Learning Compositional Behaviors from Demonstration and Language
This addresses the problem of enabling robots to perform complex, multi-step tasks in varied environments for robotics applications, representing a novel method for a known bottleneck.
The paper tackles the problem of long-horizon robotic manipulation by introducing BLADE, a framework that integrates imitation learning and model-based planning using language-annotated demonstrations and large language models to extract abstract action knowledge. The result is a system that automatically constructs structured action representations, showing significant generalization capabilities to novel situations, validated in simulation and on real robots with diverse objects and constraints.
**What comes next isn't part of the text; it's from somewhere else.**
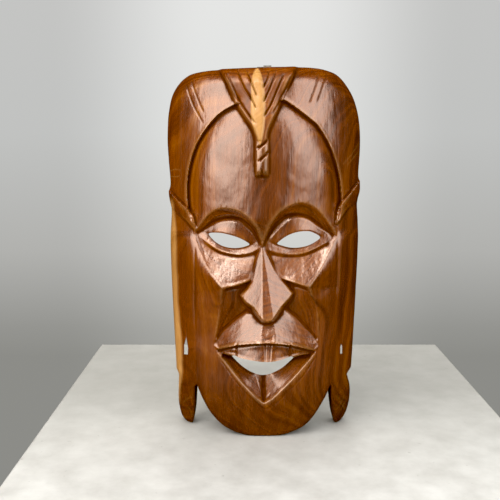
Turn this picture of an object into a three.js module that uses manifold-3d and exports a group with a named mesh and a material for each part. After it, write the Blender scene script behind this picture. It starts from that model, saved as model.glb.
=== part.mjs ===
// Carved wooden wall mask: one hollow-backed half log with a metal ring hanger let into its back.
// Millimetres, +Z up. The face looks along -Y, and the flat back rim lies in a plane of constant Y.
// The relief is given as points (x, z, depth), where depth is measured forward from the back plane.
import * as THREE from 'three';
import * as BufferGeometryUtils from 'three/addons/utils/BufferGeometryUtils.js';
import { ConvexGeometry } from 'three/addons/geometries/ConvexGeometry.js';
import Module from 'manifold-3d';

// ---------- driving dimensions ----------
const WOOD_TOP = 323.6; // height of the wood, chin to sawn top
const DEPTH = 73; // back rim to nose tip
const BACK_Y = DEPTH / 2; // the back plane, with the whole part centred on Y
const GAP = 0.3; // clearance between touching pieces
const REACH = DEPTH + 12; // how far in front of the back plane every cut starts
const CORE = 30; // carved lumps are rooted this deep, well inside the wood

const LOG = { radius: 107, crown: 60, halfWidth: 90 }; // the log that the half block was split from
const LOG_GRID = [20, 36]; // cells over x and z
const TOP_LEAN = { from: 235, rate: 0.001 }; // how the front leans back above this height
const CHIN_LEAN = { from: 60, rate: 0.0028 }; // and how it curls under below this one
const FOREHEAD_DROP = 3; // forehead below the hair
const LOCK_RISE = 3; // hair lock above the hair, along the middle of the mask
const LOCK_SPREAD = 0.0015; // how much flatter across the hair lock is than the log
const EAR_RISE = 3;
const FACE_FLOOR = 47; // depth of the eye sockets and of the hollows beside the nose
const CHIN_FLAT = 0.7; // how much of the chin and pendant tips is worn flat

const HOLLOW = { cz: 152, rx: 67, rz: 126, power: 3.2, depth: 37, sides: 40, rings: 7 };

const HANGER_X = 3;
const AXIS_Z = WOOD_TOP + 2; // ring axis, just proud of the sawn top
const RECESS = { width: 24, foot: 287, depth: 7 };
const STRAP = { width: 7, leaf: 1.6, foot: 291, curlInner: 1.4, curlOuter: 2.2 };
const WIRE = 2; // ring wire across its flats
const RING = { width: 18, drop: 17, restTilt: THREE.MathUtils.degToRad(9) };
const SCREW = { shank: 1.25, head: 2.6, headHeight: 1.1, length: 13 };
const SCREW_Z = [303.5, 295.5];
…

We introduce Behavior from Language and Demonstration (BLADE), a framework for long-horizon robotic manipulation by integrating imitation learning and model-based planning. BLADE leverages language-annotated demonstrations, extracts abstract action knowledge from large language models (LLMs), and constructs a library of structured, high-level action representations. These representations include preconditions and effects grounded in visual perception for each high-level action, along with corresponding controllers implemented as neural network-based policies. BLADE can recover such structured representations automatically, without manually labeled states or symbolic definitions. BLADE shows significant capabilities in generalizing to novel situations, including novel initial states, external state perturbations, and novel goals. We validate the effectiveness of our approach both in simulation and on real robots with a diverse set of objects with articulated parts, partial observability, and geometric constraints.